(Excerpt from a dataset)
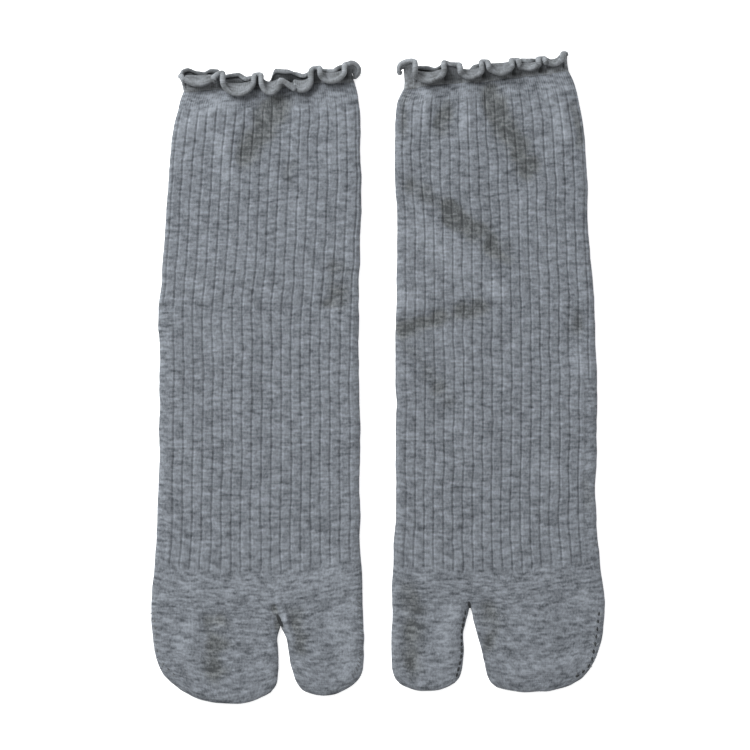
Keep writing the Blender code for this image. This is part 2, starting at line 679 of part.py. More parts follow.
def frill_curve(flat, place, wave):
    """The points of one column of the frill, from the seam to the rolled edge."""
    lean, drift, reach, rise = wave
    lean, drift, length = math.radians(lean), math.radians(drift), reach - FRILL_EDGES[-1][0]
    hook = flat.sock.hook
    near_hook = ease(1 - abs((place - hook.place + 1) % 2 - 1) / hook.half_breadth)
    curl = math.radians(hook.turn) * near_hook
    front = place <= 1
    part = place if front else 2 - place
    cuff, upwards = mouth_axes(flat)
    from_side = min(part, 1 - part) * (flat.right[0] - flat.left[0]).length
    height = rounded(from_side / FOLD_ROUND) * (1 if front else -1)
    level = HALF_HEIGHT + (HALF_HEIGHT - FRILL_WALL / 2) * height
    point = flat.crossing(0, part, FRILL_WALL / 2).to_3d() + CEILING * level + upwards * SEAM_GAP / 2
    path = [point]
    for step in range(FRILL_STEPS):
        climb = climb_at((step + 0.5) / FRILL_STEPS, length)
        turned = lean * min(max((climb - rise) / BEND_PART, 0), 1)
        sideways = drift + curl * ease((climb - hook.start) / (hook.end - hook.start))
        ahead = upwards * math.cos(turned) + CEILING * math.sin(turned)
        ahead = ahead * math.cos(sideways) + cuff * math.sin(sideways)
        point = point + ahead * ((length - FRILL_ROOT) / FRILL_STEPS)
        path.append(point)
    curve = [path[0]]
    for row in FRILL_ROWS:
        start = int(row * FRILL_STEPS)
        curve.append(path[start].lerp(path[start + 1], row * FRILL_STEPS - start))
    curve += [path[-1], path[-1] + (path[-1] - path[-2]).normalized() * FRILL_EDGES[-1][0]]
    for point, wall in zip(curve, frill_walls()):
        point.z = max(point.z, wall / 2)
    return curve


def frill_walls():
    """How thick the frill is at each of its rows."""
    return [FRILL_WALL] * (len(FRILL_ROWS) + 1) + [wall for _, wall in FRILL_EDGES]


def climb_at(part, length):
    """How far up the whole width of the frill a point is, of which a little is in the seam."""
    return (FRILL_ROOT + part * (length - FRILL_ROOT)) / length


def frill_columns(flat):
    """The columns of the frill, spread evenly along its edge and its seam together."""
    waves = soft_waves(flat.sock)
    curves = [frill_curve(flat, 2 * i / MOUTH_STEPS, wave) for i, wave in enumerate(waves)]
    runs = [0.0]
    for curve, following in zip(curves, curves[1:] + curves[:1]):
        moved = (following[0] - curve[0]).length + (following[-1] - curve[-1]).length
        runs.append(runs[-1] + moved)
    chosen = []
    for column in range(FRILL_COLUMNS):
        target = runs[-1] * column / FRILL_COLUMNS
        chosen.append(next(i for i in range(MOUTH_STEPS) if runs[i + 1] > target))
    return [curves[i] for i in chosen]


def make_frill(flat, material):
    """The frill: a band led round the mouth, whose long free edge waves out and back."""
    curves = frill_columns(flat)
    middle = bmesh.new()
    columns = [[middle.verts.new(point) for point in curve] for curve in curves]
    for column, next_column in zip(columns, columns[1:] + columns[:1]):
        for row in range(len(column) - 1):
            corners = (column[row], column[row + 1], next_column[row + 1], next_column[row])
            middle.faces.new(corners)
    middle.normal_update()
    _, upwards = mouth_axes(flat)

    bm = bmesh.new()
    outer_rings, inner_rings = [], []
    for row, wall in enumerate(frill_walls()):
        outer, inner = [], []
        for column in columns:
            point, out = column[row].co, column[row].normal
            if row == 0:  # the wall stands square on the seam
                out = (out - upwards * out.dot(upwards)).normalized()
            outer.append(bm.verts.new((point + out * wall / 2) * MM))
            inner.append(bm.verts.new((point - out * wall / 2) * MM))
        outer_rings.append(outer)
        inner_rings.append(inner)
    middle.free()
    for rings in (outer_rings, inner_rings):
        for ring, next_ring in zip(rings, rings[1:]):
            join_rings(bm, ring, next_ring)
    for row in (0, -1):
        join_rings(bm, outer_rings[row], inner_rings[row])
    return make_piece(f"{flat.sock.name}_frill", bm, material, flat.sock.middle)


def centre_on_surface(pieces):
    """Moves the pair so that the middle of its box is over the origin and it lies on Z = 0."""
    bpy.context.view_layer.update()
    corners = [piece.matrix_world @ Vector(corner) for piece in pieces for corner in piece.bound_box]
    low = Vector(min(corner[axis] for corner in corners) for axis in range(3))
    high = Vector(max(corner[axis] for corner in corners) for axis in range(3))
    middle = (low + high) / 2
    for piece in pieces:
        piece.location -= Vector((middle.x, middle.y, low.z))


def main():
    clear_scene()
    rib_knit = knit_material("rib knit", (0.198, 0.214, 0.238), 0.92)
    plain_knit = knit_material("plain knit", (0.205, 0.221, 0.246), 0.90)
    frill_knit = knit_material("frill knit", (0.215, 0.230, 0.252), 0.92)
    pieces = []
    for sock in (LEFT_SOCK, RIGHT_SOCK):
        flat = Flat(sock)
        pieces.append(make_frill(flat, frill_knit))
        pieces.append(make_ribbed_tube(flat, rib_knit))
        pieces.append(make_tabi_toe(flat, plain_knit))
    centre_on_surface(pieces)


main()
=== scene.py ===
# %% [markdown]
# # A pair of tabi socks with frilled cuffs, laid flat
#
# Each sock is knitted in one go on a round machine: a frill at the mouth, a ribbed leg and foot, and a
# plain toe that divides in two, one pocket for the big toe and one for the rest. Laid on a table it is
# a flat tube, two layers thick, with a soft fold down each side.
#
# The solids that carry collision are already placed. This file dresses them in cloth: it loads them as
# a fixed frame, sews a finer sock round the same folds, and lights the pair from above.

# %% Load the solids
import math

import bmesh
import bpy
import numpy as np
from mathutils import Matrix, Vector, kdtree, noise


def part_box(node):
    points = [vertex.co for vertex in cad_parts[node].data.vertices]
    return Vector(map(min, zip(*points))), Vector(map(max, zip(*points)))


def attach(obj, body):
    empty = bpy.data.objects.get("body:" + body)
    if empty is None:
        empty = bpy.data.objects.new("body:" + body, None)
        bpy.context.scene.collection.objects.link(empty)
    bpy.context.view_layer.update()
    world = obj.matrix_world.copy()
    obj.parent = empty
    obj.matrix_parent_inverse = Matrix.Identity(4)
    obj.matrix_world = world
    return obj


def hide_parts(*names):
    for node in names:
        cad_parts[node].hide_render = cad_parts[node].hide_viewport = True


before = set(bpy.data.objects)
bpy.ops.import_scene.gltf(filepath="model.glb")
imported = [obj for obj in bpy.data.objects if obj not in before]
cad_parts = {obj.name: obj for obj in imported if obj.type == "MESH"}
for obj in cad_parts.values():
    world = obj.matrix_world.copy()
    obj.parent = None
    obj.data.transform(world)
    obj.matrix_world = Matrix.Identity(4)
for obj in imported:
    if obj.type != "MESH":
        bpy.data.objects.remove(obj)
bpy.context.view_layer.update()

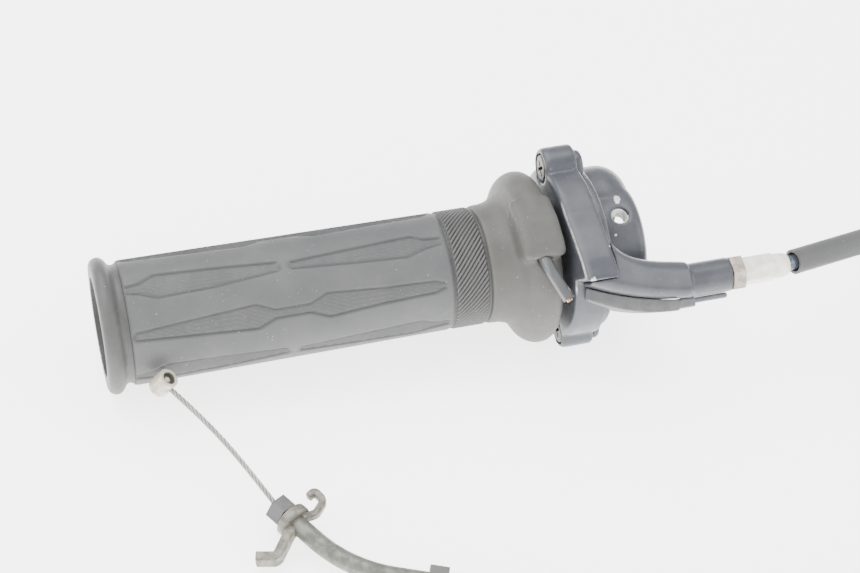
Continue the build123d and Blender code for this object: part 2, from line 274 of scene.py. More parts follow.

▶ _Task to carry out_
From the line with "0.230, 0.252), 0.92)" through the line with "obj.parent = empty", repeat every line exactly, both ends included, and nothing outside that range.

▶ _Output_
    frill_knit = knit_material("frill knit", (0.215, 0.230, 0.252), 0.92)
    pieces = []
    for sock in (LEFT_SOCK, RIGHT_SOCK):
        flat = Flat(sock)
        pieces.append(make_frill(flat, frill_knit))
        pieces.append(make_ribbed_tube(flat, rib_knit))
        pieces.append(make_tabi_toe(flat, plain_knit))
    centre_on_surface(pieces)


main()
=== scene.py ===
# %% [markdown]
# # A pair of tabi socks with frilled cuffs, laid flat
#
# Each sock is knitted in one go on a round machine: a frill at the mouth, a ribbed leg and foot, and a
# plain toe that divides in two, one pocket for the big toe and one for the rest. Laid on a table it is
# a flat tube, two layers thick, with a soft fold down each side.
#
# The solids that carry collision are already placed. This file dresses them in cloth: it loads them as
# a fixed frame, sews a finer sock round the same folds, and lights the pair from above.

# %% Load the solids
import math

import bmesh
import bpy
import numpy as np
from mathutils import Matrix, Vector, kdtree, noise


def part_box(node):
    points = [vertex.co for vertex in cad_parts[node].data.vertices]
    return Vector(map(min, zip(*points))), Vector(map(max, zip(*points)))


def attach(obj, body):
    empty = bpy.data.objects.get("body:" + body)
    if empty is None:
        empty = bpy.data.objects.new("body:" + body, None)
        bpy.context.scene.collection.objects.link(empty)
    bpy.context.view_layer.update()
    world = obj.matrix_world.copy()
    obj.parent = empty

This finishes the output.